In other words, if each PM is flipped in 1 ms rather than 10 ms the net constant induced voltage will not change, but there will be more radiation energy. MCE is that radiation energy.

Note that each time a PM is flipped we'll see a dc pulse (a dc spike) in voltage. If the PM flips 1000 times fast, then the _net average_ voltage does not change; i.e., the voltage is 1000 times greater, but the pulse width is 1000 times shorter. So it flips 1000 times faster. The voltage will be 1000 times greater. If the voltage is 1000 times greater then power is 1000000 times greater-- P=V^2/R. Therefore, power is 1000000 times greater, the time is 1000 times less, the resulting energy is 1000 times greater. Energy = time * Voltage^2 / Resistance. If we were to look at this signal on a spectrum we would see that by increasing the flip 1000 times faster results in higher frequencies. If you flipped it fast enough you would have a high-energy gamma photon, and you better duck. ;-)  E=hf

Regards,
Paul Lowrance

[MeggerMan]

Hi Paul,
I don't quite understand where the excess energy is coming from.
Is it the change in temperature of the material (MCE) during the input pulse that alters (increases) the stored magnetic energy for when the pulse is removed and picked up by the output coil?

PSU has arrived, core due on Monday, schematic finished, doing track layout now, parts to order over the weekend.

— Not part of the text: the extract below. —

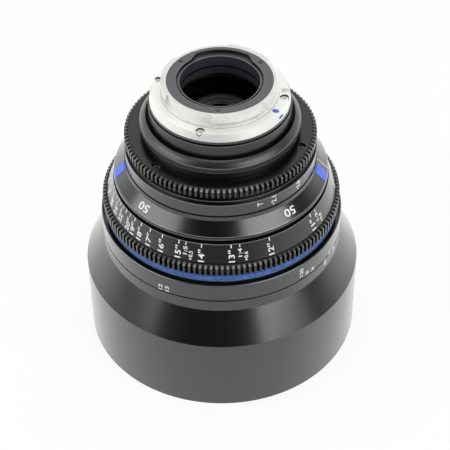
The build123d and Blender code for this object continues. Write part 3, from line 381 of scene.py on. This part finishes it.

It can output 32v at 2.9A so more than enough for the MEG:

[PaulLowrance]

Hi kingrs,

Hi Paul,
I don't quite understand where the excess energy is coming from.

It comes from ambient temperature. Have you ever tried to pull apart two PM's? It takes energy just as it takes energy for the vibrating atoms to break the alignment of the electron magnetic moments.

It's really simple. When the magnetic moments align we get energy-- MCE radiation. That's basic physics. If your pulse is fast enough then all the avalanches (MCE energy) is a coherent pulse. The avalanches give energy to eddy currents-- magnetic momentum. Note that eddy currents is not required for magnetic momentum. Magnetic momentum consists of the avalanches that have reached a stage where it cannot be stopped. At the correct timing you need your resistor load to gain as much energy as possible from that magnetic momentum. If you read my previous post you'll see the difference between induction and MCE energy.

PSU has arrived, core due on Monday, schematic finished, doing track layout now, parts to order over the weekend.

It can output 32v at 2.9A so more than enough for the MEG

That's great. Remember though, more does not always equal better. Try a wide range of power input levels. See my previous post and you'll see it could take some time, roughly 64000 different variations.

Are you going to replicate Naudin's conditioned load resistors?

Regards,
Paul Lowrance

[MeggerMan]

Hi Paul,

Thank you for the explanation, its nice to see there is a new refridgeration technology emergy using MCE.

Looking at JLN's scope shots he appears to be using 24KHz as the input signal, yet if you check his circuit diagram with spec. sheet for the TL494CN, his pulse circuit should start at around 40KHz and end at 100KHz.
Therefore I suspect the timing capacitor C1 may be a larger value like 5nF.
It would make sense to put a rotary switch in here to allow a range of values to enable a large number of frequencies to be covered, from say 1KHz to 100KHz.



 

[PaulLowrance]

Hi kingrs,

It would make sense to put a rotary switch in here to allow a range of values to enable a large number of frequencies to be covered, from say 1KHz to 100KHz.

That would be a smart thing to do. Truthfully, I think Naudin was all over the place, spent a great deal of time on his MEG, varying all the parameters. I wish he posted scope shots of all variations of input voltages, frequencies, etc.

Do you plan on documenting and taking lots of scope shots?  Also I think it's a good idea to eventually try and replicate Naudin's conditioned 100K load resister.

Regards,
Paul Lowrance